#### Directions
Copy exactly the lines from the one containing "Turn this picture" to the one containing "SKIN_EDGE_BREAK = 1", both lines included, and nothing else.

+++++

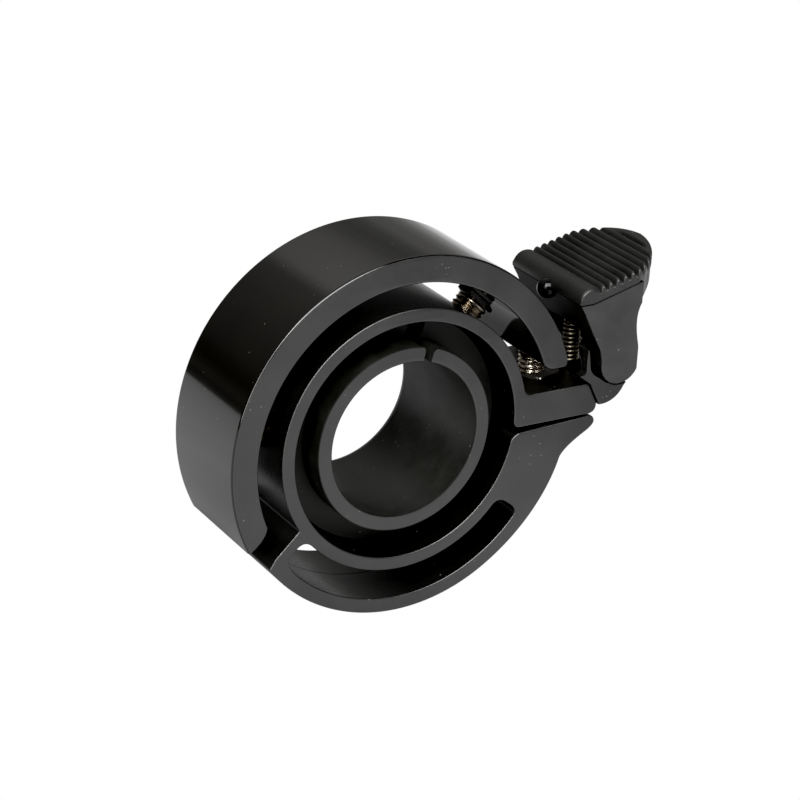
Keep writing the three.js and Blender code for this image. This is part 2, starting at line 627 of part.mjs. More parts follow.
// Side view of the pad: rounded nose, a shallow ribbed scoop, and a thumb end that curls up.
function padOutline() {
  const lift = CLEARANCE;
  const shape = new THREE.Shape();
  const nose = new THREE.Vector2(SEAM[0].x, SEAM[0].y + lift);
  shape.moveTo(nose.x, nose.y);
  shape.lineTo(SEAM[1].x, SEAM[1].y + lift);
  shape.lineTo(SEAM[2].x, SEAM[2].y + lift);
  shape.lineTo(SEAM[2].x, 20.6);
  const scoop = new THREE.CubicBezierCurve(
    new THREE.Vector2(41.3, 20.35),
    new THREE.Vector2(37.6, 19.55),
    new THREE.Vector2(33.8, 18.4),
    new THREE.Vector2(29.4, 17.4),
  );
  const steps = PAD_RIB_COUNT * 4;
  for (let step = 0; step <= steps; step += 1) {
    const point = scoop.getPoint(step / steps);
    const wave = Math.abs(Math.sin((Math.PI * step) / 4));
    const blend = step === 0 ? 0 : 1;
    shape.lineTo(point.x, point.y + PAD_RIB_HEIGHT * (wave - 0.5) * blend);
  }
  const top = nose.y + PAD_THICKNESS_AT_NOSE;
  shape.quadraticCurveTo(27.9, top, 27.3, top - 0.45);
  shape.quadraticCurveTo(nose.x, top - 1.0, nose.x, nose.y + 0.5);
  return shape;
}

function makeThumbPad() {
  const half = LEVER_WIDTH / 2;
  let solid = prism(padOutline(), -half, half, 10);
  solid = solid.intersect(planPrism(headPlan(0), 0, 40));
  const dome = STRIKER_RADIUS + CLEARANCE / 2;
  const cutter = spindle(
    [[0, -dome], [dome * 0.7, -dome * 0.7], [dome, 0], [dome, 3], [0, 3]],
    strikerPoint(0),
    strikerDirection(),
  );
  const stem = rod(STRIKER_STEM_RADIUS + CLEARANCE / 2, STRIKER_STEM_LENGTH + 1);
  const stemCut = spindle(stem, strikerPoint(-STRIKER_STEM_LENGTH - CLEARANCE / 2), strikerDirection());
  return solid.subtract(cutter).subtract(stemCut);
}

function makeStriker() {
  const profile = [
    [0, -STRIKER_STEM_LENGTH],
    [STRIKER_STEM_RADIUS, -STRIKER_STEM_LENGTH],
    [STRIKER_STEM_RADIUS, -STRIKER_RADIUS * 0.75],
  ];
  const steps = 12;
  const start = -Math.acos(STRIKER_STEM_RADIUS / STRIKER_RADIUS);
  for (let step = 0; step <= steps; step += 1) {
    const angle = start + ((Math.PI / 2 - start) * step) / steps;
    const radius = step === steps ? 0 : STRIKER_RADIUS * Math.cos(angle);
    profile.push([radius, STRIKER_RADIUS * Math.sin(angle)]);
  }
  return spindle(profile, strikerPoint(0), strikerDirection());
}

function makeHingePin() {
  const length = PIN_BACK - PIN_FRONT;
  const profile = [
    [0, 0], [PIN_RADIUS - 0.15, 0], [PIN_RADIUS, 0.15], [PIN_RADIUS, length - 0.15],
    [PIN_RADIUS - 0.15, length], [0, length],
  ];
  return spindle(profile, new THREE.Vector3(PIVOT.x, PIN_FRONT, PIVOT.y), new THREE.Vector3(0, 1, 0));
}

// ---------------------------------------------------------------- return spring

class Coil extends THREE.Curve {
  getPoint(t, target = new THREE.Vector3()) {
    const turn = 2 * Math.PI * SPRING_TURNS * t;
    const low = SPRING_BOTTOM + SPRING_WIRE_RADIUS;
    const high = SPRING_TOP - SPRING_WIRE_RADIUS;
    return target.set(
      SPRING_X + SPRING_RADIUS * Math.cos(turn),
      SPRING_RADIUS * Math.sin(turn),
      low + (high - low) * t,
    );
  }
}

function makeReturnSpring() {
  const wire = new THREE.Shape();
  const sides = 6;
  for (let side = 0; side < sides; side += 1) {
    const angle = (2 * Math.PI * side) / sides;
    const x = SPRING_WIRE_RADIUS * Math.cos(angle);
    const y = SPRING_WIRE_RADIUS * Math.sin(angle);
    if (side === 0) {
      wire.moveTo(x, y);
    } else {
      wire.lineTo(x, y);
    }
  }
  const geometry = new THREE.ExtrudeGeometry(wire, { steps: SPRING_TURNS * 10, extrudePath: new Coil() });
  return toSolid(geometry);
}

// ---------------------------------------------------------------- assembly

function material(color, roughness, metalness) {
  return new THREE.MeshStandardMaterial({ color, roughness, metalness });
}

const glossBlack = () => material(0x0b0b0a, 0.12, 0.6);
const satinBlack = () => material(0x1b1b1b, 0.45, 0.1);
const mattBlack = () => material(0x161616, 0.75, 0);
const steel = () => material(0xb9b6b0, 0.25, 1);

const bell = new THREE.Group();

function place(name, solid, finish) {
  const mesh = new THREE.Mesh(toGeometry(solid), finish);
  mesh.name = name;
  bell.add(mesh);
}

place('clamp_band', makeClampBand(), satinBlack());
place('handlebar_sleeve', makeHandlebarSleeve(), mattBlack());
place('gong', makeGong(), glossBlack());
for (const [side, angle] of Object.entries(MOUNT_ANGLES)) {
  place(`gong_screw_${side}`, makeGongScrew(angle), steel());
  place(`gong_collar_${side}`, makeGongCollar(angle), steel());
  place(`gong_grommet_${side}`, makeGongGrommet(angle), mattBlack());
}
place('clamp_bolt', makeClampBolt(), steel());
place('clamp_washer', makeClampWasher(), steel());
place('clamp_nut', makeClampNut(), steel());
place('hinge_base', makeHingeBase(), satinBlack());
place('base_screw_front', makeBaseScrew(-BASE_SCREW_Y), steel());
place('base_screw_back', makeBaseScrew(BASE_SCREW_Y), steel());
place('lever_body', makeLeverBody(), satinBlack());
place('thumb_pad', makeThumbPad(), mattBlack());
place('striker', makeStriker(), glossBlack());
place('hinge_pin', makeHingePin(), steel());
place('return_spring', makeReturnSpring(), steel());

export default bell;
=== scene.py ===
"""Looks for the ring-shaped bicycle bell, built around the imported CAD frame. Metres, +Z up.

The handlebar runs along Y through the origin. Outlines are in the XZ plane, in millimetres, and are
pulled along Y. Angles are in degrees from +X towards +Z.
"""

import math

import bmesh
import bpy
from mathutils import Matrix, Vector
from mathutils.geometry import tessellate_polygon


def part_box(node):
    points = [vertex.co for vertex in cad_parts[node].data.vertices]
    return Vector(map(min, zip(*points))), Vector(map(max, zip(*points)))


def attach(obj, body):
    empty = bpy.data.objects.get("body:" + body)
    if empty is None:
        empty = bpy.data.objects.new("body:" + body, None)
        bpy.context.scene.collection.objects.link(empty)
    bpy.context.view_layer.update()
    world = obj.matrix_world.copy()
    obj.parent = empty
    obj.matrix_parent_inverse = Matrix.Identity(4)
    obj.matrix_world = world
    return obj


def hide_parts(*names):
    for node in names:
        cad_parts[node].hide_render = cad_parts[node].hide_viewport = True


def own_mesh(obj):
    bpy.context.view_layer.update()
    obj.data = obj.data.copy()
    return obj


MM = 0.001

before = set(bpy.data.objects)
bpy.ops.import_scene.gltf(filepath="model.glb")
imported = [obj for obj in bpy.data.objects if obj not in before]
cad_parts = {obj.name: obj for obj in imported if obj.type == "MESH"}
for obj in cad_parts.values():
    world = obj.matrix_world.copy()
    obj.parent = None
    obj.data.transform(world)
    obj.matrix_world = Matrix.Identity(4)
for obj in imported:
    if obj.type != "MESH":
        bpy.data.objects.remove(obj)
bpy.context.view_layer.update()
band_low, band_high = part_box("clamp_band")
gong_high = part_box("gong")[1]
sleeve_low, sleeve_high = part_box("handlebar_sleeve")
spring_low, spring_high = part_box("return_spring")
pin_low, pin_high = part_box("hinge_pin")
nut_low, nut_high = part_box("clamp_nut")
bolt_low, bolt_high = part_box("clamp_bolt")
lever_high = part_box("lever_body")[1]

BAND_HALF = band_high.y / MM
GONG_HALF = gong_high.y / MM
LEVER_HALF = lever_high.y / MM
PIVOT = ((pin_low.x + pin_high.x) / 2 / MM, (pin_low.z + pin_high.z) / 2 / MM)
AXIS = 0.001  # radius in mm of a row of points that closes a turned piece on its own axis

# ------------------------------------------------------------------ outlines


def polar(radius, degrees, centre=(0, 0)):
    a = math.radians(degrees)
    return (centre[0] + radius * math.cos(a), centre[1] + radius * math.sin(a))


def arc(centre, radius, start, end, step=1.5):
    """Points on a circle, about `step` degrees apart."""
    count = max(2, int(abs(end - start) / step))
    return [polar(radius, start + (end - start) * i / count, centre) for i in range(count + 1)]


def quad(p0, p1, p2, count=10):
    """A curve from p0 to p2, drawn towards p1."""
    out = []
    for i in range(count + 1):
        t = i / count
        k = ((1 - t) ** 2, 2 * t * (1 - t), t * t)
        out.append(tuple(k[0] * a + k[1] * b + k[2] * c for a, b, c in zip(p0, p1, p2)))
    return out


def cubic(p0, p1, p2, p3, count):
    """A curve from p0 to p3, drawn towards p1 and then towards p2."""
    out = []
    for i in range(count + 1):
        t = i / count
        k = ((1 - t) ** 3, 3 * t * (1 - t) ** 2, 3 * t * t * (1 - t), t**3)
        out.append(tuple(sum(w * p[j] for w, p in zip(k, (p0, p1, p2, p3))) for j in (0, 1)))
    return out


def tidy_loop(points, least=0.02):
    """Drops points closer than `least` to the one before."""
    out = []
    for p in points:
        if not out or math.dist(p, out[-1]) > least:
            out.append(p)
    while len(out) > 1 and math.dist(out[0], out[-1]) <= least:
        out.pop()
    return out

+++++

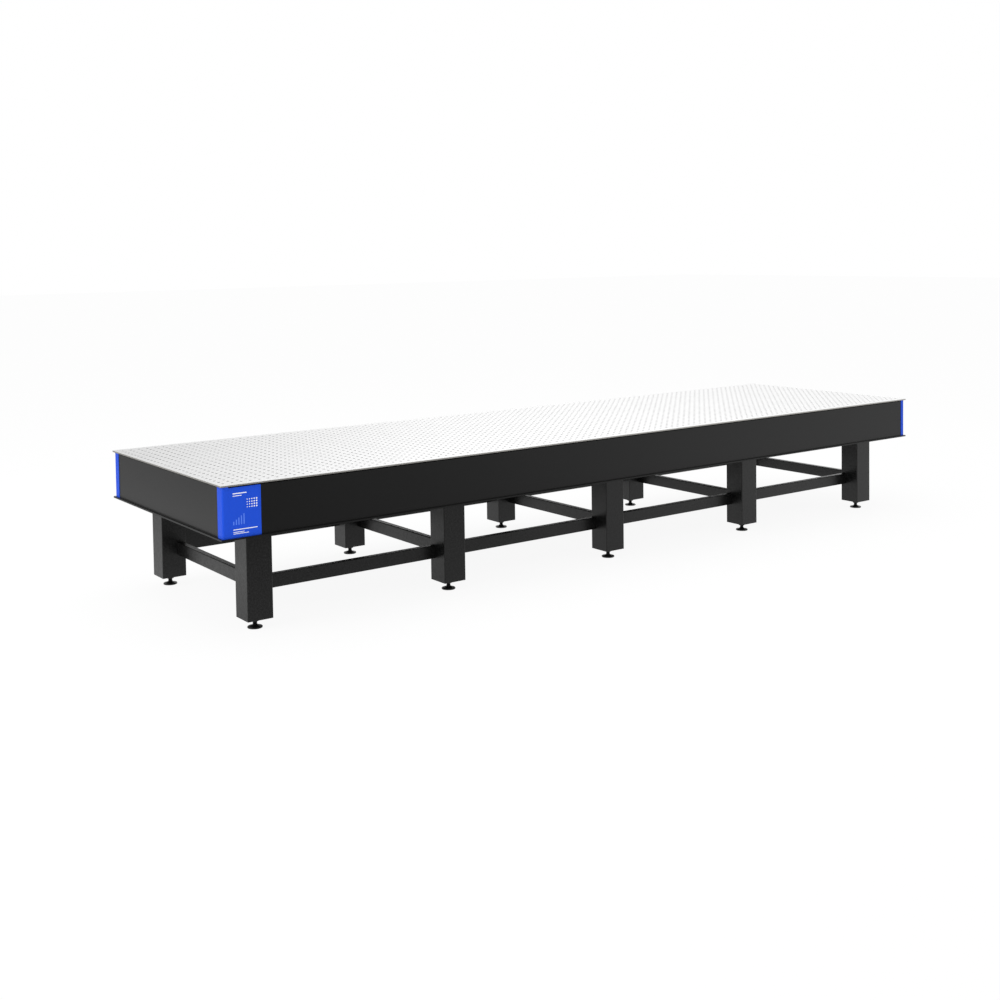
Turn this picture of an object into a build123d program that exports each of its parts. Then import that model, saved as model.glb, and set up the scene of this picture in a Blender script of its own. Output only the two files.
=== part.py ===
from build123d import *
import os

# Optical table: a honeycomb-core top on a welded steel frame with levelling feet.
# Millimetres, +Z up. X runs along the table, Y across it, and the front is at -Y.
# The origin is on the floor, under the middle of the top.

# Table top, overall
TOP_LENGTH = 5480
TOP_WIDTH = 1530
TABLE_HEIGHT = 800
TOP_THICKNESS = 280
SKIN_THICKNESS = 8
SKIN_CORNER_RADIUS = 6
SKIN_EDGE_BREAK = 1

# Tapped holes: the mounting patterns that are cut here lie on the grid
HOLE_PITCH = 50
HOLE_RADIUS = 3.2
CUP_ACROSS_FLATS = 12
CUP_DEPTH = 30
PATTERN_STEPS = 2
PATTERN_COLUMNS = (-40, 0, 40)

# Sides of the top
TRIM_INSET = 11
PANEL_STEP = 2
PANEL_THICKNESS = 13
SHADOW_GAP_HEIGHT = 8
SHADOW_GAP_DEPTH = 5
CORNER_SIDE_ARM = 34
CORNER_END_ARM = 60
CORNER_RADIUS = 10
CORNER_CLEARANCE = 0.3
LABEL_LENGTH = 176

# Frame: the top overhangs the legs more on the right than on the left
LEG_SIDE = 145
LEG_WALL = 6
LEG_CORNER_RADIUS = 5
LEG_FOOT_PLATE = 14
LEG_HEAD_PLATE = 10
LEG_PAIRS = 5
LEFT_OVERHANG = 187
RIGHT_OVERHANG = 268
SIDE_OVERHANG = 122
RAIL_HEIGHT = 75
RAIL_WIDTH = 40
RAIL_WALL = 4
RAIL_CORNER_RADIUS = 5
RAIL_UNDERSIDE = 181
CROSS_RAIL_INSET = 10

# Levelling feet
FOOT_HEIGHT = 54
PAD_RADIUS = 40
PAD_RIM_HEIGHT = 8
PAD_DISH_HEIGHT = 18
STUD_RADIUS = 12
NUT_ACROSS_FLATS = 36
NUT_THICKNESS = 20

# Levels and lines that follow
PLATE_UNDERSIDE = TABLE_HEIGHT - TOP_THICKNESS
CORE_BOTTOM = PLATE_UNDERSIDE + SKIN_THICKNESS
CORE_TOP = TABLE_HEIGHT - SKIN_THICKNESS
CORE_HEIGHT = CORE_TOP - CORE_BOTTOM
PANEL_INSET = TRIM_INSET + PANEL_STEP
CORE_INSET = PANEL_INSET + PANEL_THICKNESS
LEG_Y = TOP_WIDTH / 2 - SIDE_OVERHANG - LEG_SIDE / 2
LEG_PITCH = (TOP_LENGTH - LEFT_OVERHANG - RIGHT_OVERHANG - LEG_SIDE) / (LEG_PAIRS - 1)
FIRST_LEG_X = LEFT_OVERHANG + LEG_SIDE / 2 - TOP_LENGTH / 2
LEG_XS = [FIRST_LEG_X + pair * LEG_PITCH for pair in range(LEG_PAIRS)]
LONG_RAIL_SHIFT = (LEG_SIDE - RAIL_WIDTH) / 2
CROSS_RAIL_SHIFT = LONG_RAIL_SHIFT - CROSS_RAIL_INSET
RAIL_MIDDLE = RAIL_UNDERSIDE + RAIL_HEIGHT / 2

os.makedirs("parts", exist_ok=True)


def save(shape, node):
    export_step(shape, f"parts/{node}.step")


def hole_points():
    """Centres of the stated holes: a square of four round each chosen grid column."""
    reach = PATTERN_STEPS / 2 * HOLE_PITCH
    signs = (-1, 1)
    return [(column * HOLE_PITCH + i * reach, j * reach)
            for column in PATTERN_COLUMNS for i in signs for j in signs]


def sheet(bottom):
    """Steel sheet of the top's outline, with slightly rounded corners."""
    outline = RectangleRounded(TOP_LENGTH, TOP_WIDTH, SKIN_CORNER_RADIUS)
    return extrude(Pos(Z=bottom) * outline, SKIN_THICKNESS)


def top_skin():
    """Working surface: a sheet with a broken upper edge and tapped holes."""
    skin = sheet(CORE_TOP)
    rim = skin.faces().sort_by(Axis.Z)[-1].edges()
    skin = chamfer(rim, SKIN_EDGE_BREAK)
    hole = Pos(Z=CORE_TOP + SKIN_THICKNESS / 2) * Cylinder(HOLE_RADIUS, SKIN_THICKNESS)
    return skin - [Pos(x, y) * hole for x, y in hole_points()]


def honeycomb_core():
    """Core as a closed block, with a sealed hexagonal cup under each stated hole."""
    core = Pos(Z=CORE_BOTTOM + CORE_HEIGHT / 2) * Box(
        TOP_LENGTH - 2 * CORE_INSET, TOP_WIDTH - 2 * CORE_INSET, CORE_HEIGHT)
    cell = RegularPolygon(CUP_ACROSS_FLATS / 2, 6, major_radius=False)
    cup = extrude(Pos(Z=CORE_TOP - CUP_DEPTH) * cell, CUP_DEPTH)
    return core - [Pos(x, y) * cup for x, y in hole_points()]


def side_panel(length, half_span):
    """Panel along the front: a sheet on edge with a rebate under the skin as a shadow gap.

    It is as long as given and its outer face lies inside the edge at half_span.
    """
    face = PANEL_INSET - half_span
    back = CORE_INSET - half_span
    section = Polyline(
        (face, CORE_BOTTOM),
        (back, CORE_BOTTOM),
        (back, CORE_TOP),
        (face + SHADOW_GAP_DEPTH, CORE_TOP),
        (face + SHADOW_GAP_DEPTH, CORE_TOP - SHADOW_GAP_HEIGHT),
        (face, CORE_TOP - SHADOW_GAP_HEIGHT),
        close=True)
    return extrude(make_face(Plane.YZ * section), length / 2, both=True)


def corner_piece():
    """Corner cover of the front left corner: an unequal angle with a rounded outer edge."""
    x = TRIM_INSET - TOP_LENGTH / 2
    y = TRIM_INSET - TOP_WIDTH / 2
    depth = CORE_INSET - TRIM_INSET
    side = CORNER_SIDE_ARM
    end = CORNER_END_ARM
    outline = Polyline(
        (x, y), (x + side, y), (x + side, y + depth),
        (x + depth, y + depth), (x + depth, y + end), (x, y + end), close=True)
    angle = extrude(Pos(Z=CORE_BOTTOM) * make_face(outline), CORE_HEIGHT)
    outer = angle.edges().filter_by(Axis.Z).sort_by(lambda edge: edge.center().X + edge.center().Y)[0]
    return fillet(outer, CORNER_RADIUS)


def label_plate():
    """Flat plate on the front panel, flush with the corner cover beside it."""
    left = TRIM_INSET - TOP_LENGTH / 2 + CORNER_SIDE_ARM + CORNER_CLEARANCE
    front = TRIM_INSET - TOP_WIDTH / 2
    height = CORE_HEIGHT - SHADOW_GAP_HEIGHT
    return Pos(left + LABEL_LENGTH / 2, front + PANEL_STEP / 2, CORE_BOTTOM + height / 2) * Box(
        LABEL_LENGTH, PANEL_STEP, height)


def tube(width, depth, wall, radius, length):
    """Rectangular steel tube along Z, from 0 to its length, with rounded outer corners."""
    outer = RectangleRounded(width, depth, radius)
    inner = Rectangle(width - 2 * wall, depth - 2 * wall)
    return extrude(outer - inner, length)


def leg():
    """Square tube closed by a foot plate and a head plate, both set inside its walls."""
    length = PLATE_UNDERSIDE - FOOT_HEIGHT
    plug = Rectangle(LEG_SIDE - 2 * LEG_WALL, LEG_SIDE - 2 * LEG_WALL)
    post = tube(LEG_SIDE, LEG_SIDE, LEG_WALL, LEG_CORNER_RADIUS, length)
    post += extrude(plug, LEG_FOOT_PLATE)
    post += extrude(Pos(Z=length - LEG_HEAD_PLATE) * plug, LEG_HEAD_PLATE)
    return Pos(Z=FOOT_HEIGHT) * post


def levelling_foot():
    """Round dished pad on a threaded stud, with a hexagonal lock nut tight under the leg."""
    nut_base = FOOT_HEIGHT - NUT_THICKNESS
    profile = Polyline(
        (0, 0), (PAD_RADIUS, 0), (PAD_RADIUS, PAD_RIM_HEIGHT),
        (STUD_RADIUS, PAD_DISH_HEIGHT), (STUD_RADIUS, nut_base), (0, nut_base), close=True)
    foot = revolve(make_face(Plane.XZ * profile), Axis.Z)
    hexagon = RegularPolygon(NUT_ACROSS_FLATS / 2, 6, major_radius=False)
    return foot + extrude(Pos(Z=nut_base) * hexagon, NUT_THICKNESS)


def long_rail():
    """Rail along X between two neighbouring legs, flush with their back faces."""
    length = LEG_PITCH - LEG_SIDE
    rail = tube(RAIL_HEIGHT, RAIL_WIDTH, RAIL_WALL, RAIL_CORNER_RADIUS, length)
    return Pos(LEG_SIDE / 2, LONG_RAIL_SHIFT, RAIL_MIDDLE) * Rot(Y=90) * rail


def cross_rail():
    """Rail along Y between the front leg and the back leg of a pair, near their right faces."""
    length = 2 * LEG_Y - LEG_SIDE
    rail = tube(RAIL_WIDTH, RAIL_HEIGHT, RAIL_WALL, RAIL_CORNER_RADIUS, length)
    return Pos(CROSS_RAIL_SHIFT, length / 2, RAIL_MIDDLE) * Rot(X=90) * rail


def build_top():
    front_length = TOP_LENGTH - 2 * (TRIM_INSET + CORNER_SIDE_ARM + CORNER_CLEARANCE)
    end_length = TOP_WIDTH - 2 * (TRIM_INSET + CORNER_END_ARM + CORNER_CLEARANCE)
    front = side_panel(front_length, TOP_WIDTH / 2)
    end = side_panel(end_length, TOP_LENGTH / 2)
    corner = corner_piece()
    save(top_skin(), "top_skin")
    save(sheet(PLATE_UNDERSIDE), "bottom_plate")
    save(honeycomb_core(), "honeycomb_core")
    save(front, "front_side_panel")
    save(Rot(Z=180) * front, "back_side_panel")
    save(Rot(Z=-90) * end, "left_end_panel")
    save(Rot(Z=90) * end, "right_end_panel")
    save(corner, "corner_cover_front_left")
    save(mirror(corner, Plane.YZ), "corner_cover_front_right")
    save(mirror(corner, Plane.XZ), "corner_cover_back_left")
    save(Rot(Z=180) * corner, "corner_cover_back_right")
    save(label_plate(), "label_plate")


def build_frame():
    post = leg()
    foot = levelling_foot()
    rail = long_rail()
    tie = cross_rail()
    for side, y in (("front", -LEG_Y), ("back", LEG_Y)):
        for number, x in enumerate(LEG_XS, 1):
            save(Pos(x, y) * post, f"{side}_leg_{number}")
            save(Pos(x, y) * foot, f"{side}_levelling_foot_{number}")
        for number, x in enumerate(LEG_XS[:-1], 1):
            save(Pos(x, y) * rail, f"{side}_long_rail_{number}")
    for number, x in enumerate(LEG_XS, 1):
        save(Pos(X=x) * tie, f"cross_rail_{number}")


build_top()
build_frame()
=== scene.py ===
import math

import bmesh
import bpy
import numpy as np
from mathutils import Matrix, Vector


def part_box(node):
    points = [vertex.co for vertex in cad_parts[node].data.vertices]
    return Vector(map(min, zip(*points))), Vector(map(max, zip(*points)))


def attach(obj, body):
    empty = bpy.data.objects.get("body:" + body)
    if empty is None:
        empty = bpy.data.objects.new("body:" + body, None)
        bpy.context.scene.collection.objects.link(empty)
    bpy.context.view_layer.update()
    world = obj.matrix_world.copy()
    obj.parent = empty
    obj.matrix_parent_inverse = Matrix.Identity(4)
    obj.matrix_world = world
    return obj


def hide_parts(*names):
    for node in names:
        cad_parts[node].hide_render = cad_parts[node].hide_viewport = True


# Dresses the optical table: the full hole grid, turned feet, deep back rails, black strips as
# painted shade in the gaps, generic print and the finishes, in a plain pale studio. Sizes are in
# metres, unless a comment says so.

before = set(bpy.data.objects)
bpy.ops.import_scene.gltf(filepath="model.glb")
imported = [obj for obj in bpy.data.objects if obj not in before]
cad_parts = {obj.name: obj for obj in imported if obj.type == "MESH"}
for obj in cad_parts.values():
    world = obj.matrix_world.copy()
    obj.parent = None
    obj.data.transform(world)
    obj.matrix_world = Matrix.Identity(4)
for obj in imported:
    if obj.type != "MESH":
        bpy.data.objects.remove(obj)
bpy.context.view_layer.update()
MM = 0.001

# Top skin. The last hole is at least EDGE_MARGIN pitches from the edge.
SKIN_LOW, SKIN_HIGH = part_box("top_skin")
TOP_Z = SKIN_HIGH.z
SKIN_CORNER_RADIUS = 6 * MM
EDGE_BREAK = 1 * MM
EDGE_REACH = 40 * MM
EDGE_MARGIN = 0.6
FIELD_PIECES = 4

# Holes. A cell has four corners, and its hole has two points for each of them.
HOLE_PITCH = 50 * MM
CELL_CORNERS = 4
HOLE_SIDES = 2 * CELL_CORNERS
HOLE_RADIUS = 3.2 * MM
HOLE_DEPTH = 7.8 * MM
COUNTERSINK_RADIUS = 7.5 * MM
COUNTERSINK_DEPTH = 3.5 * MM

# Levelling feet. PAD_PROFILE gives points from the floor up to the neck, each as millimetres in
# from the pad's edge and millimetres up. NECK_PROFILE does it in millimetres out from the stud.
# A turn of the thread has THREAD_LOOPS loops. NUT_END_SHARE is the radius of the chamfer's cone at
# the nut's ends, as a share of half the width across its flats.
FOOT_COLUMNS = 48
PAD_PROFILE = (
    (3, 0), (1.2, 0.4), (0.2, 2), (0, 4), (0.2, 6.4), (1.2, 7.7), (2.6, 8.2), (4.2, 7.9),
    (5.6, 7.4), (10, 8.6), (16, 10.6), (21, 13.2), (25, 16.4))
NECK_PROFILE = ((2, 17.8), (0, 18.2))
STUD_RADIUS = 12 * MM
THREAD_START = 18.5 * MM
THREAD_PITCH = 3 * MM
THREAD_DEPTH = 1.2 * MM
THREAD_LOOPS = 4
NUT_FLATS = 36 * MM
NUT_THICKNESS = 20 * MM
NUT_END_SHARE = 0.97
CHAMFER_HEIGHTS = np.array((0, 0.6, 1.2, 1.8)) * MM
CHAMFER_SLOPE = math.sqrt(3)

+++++

#### Task response
Turn this picture of an object into a build123d program that exports each of its parts. Then import that model, saved as model.glb, and set up the scene of this picture in a Blender script of its own. Output only the two files.
=== part.py ===
from build123d import *
import os

# Optical table: a honeycomb-core top on a welded steel frame with levelling feet.
# Millimetres, +Z up. X runs along the table, Y across it, and the front is at -Y.
# The origin is on the floor, under the middle of the top.

# Table top, overall
TOP_LENGTH = 5480
TOP_WIDTH = 1530
TABLE_HEIGHT = 800
TOP_THICKNESS = 280
SKIN_THICKNESS = 8
SKIN_CORNER_RADIUS = 6
SKIN_EDGE_BREAK = 1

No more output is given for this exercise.